To say her role in “Blade Runner 2049” is quite different in her 2013 breakout “Wetlands” is the understatement of the century, but it only further speaks to the Swiss actress’ startling range. Best known to indie audiences for her work in David Wnendt’s coming-of-age drama, one we’ve previously termed the “most out-there, oh-wow coming-of-age story of the century, a movie that makes the pie-loving of ‘American Pie’ look embarrassingly infantile and ‘Blue Is the Warmest Color’ seem suitable for family consumption,” Juri has made herself a tidy career of playing a wide array of characters. She’s recently popped up in “Morris from America” and “Brimstone,” plus a starring role in Christian Schwochow’s biopic “Paula.” Next up: Peter Greenaway’s “Walking to Paris” and Daniel Alfredson’s “Intrigo: Dear Agnes.”

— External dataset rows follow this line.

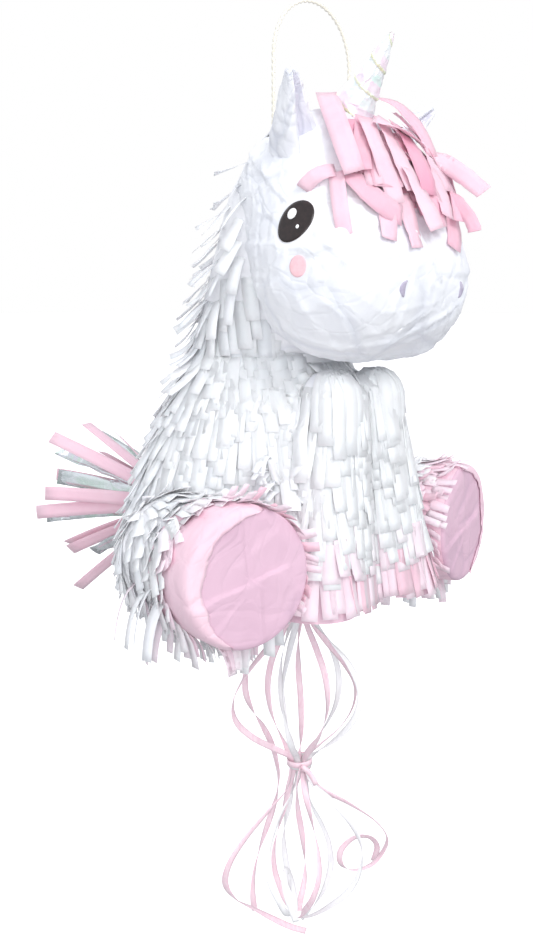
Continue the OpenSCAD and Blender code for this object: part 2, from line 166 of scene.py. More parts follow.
def tissue(name, dark, light, rough=0.85, sheen=0.25, scale=38, glow=0.16):
    """Thin crepe-like tissue: soft wrinkles, slight colour drift, a little sheen."""
    m, nt, b = tree(name, rough)
    v = coords(nt)
    n = noise_tex(nt, v, scale, 4, 0.6)
    mix = tuple((a + c) / 2 for a, c in zip(dark, light))
    nt.links.new(ramp(nt, n.outputs["Fac"], [(0.3, dark), (0.5, mix), (0.72, light)]), b.inputs["Base Color"])
    b.inputs["Sheen Weight"].default_value = sheen
    b.inputs["Sheen Roughness"].default_value = 0.5
    b.inputs["Subsurface Weight"].default_value = glow
    b.inputs["Subsurface Radius"].default_value = (0.004, 0.003, 0.003)
    b.inputs["Subsurface Scale"].default_value = 1.0
    f = noise_tex(nt, v, 420, 4, 0.65)
    w = noise_tex(nt, coords(nt, (1, 1, 0.22)), 260, 3, 0.6, 0.4)
    bump(nt, b, [(f.outputs["Fac"], 0.5), (w.outputs["Fac"], 0.9)], 0.35, 0.0005)
    return m


def wrap(name, dark, light, rough=0.5, creases=0.5, scale=22, line=0.35):
    """Smooth wrapped paper with folds and overlapping edges, with painted shade: a little darker and bluer
    along the folds.
    """
    m, nt, b = tree(name, rough)
    v = coords(nt)
    n = noise_tex(nt, v, 14, 4, 0.6)
    b.inputs["Sheen Weight"].default_value = 0.1
    w = noise_tex(nt, v, 7, 3, 0.5, 0.0)
    warp = add(nt, "ShaderNodeMixRGB", blend_type="ADD")
    warp.inputs["Fac"].default_value = 0.12
    nt.links.new(v, warp.inputs["Color1"])
    nt.links.new(w.outputs["Color"], warp.inputs["Color2"])
    c1 = crumple(nt, warp.outputs["Color"], scale)
    c2 = crumple(nt, warp.outputs["Color"], scale * 2.7)
    f = noise_tex(nt, v, 120, 5, 0.6)
    bump(nt, b, [(c1, 0.8), (c2, 0.3), (f.outputs["Fac"], 0.35)], creases, 0.0009)
    patchy = noise_tex(nt, v, 9, 2, 0.5)
    # painted shade: near the fold lines the colour is pulled towards a darker, bluer copy of the paper,
    # except where the patchy noise is high
    crease_shade = add(nt, "ShaderNodeMapRange")
    crease_shade.inputs["To Min"].default_value = 1.0 - line
    nt.links.new(c1, crease_shade.inputs["Value"])
    some = add(nt, "ShaderNodeMapRange")
    some.inputs["From Min"].default_value = 0.42
    some.inputs["From Max"].default_value = 0.58
    nt.links.new(patchy.outputs["Fac"], some.inputs["Value"])
    keep = add(nt, "ShaderNodeMath", operation="MAXIMUM")
    nt.links.new(crease_shade.outputs["Result"], keep.inputs[0])
    nt.links.new(some.outputs["Result"], keep.inputs[1])
    # the painted shade colour: the dark paper tone dimmed and cooled
    crease_shaded_colour = add(nt, "ShaderNodeMixRGB", blend_type="MIX")
    crease_shaded_colour.inputs["Color1"].default_value = (dark[0] * 0.72, dark[1] * 0.74, dark[2] * 0.80, 1)
    nt.links.new(keep.outputs[0], crease_shaded_colour.inputs["Fac"])
    nt.links.new(ramp(nt, n.outputs["Fac"], [(0.35, dark), (0.65, light)]), crease_shaded_colour.inputs["Color2"])
    nt.links.new(crease_shaded_colour.outputs["Color"], b.inputs["Base Color"])
    return m


WHITE = tissue("tissue_white", (0.95, 0.955, 0.97), (0.985, 0.985, 0.99), glow=0.25)
# painted shade: a darker, cooler copy of the white tissue, given to strips at the back and under the hind
# legs, and now and then at random
WHITE_SHADE = tissue("tissue_white_painted_shade", (0.89, 0.90, 0.935), (0.965, 0.97, 0.98), glow=0.25)
PINK_LIGHT = tissue("tissue_pink_light", (0.88, 0.545, 0.65), (0.92, 0.63, 0.715))
PINK = tissue("tissue_pink", (0.84, 0.45, 0.56), (0.88, 0.545, 0.64))
PINK_DEEP = tissue("tissue_pink_deep", (0.76, 0.33, 0.45), (0.82, 0.42, 0.53))
PINK_PALE = tissue("tissue_pink_pale", (0.92, 0.69, 0.78), (0.96, 0.80, 0.87))
# painted shade: the head paper is a greyer, bluer white than the white tissue, so that it renders darker
# under the key light
SKIN = wrap("head_wrap", (0.83, 0.845, 0.885), (0.90, 0.91, 0.93), 0.5, 0.75, 17, 0.3)
EAR_WRAP = wrap("ear_wrap", (0.82, 0.83, 0.88), (0.91, 0.92, 0.945), 0.5, 0.8, 38, 0.45)
EAR_IN = wrap("ear_lining", (0.68, 0.675, 0.77), (0.82, 0.815, 0.88), 0.6, 0.7, 50, 0.4)
SOLE = wrap("sole_lilac", (0.665, 0.44, 0.55), (0.735, 0.50, 0.61), 0.7, 0.6, 20, 0.3)
CARD = wrap("wrapped_card", (0.90, 0.905, 0.93), (0.96, 0.96, 0.975), 0.6, 0.3, 22)
TAPE = wrap("paper_tape", (0.90, 0.84, 0.87), (0.95, 0.91, 0.93), 0.55, 0.3, 70)


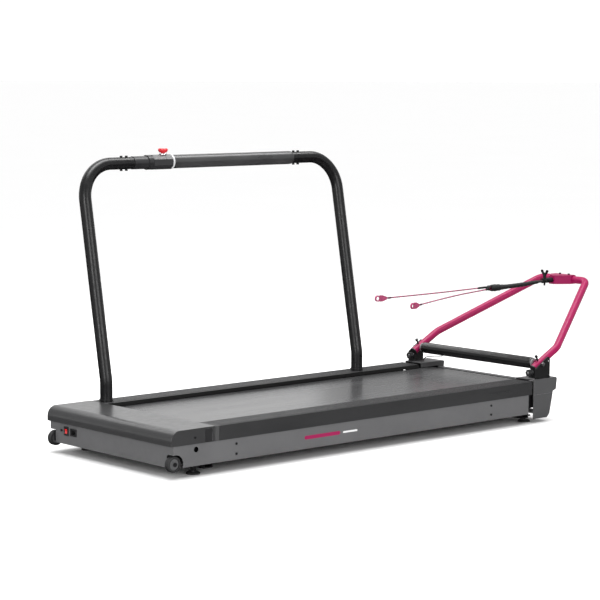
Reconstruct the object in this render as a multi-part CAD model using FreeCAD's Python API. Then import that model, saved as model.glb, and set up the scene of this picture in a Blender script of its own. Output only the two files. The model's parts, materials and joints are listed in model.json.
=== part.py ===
import FreeCAD, Part
import math
import os

# Flat motor-driven treadmill: a long low deck with a leaning handrail along the far side and a
# tilting tether frame at the front. Millimetres. Every function below works in deck coordinates:
# x runs from the rear edge of the rear cover to the front, y from the right side to the left,
# handrail side, and z up from the floor. save() moves each piece so that the origin lies at the
# bottom centre of the whole machine.

V = FreeCAD.Vector
X_AXIS = V(1, 0, 0)
Y_AXIS = V(0, 1, 0)
Z_AXIS = V(0, 0, 1)

# ---- overall base -------------------------------------------------------------------------
base_length = 1884.0         # rear edge of the rear cover to the front end of the step rails
base_width = 764.0
deck_height = 177.0          # top of the step rails above the floor
lip_depth = 56.0             # how far the top covers reach down the sides
cover_wall = 3.0             # moulded covers
sheet = 2.0                  # sheet steel skirts and end panel
clear = 1.0                  # gap between neighbouring fixed pieces
run_gap = 3.0                # gap beside anything that turns

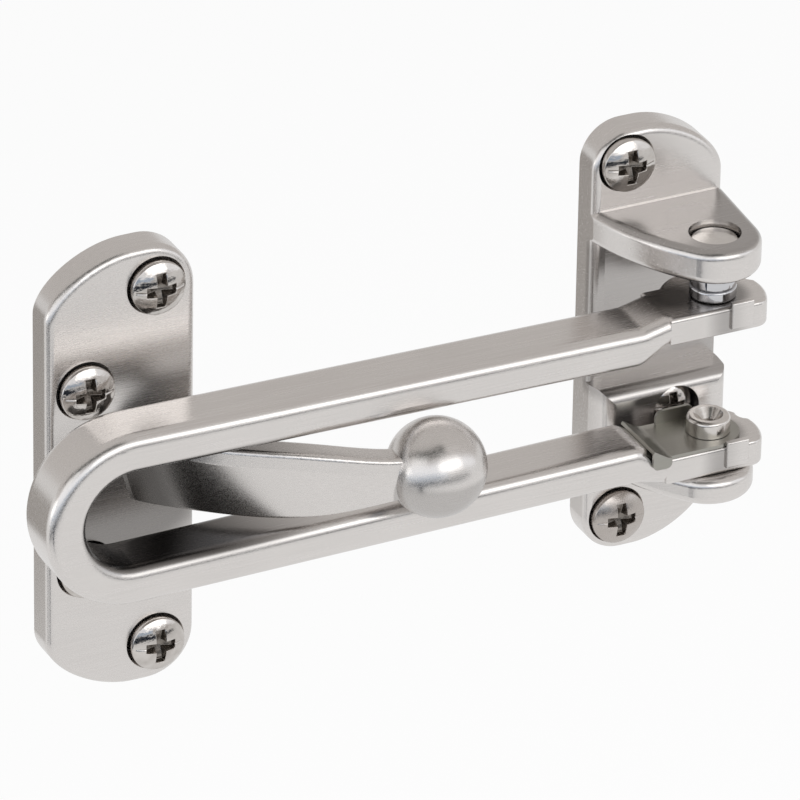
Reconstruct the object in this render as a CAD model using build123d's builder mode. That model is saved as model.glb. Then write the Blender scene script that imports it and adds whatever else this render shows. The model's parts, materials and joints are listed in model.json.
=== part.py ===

The “Captain Phillips” breakout appears in just one scene in “Blade Runner 2049,” but it’s a pivotal one that offers up significant information to both Officer K and the audience at large (hint: it involves the examination of a pivotal prop, and the reaction that his “Doc Badger” has to it only furthers a mystery first hinted at in the original film). Abdi is best known to audiences for his debut role in Paul Greengrass’ fact-based 2013 drama “Captain Phillips,” where the Somalian native played a high seas pirate that take over Tom Hanks’ container ship. It was a full-bodied turn, and made it clear that Abdi was a rising star to reckon with (you could say he was the captain now, but few other films have offered him the chance to so boldly excel). Over the past four years, he’s appeared in a wide range of offerings, though in mostly small roles, including “Eye in the Sky,” “The Brothers Grimsby,” and “Dabka.” Earlier this year, Abdi surfaced as an exceptionally ill-fated security guard in the Safdie brothers’ “Good Time.” Next up: Ken Scott’s “The Extraordinary Journey of the Fakir.”
“Blade Runner 2049″ opens on Friday, October 6.